Inmitten dieses globalen Konflikts versuchen nun auch andere Länder, ihre Verhandlungsposition aufzuwerten. Argentiniens Präsident Alberto Fernandez sorgte mit einer Reise nach Russland und China für Irritationen. Argentinien müsse aufhören, eine so große Abhängigkeit vom Internationalen Währungsfonds und den USA zu haben, ließ Fernandez seine interessierten Zuhörer in Moskau wissen. Wenig später musste Fernandez Washington besänftigen und bedankte sich ausdrücklich für die Hilfe der USA für die Unterstützung bei der Neuverhandlung von Staatsschulden mit dem IWF. Selbst Brasiliens Präsident Jair Bolsonaro, von der Biden-Administration und Europa wegen seiner umweltfeindlichen Amazonas-Abholzungspolitik geächtet, kokettiert inzwischen offen mit einer Partnerschaft mit Russland. Vor allem aber nutzte Bolsonaro die Bilder der Reise nach Moskau, um innenpolitisch zu signalisieren, dass er keineswegs international isoliert sei.

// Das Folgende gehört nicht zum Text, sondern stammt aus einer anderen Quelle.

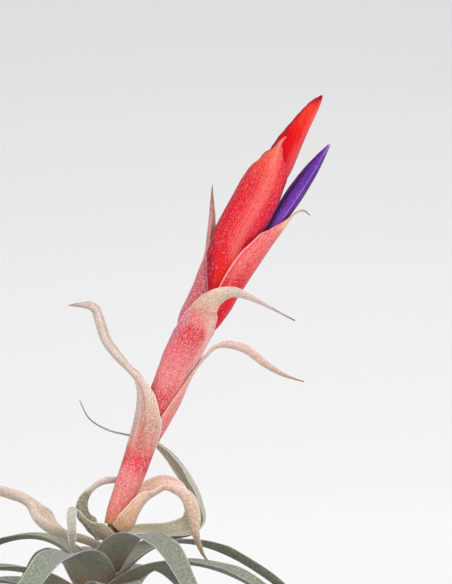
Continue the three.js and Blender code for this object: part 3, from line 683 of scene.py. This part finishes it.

In den Vereinigten Staaten ist der Widerstand gegen den wachsenden Einfluss Russland und Chinas Gegenstand einer parteiübergreifenden Initiative: Der republikanische Senator Marco Rubio (Florida), ranghöchstes Mitglied des Geheimdienstausschusses, und der Vorsitzende des Ausschusses für auswärtige Beziehungen des Senats, der Demokrat Bob Menendez, werben für einen "Western Hemisphere Security Strategy Act". Der Gesetzentwurf zielt darauf ab, dem "schädlichen und bösartigen Einfluss" von China und Russland in Lateinamerika entgegenzuwirken.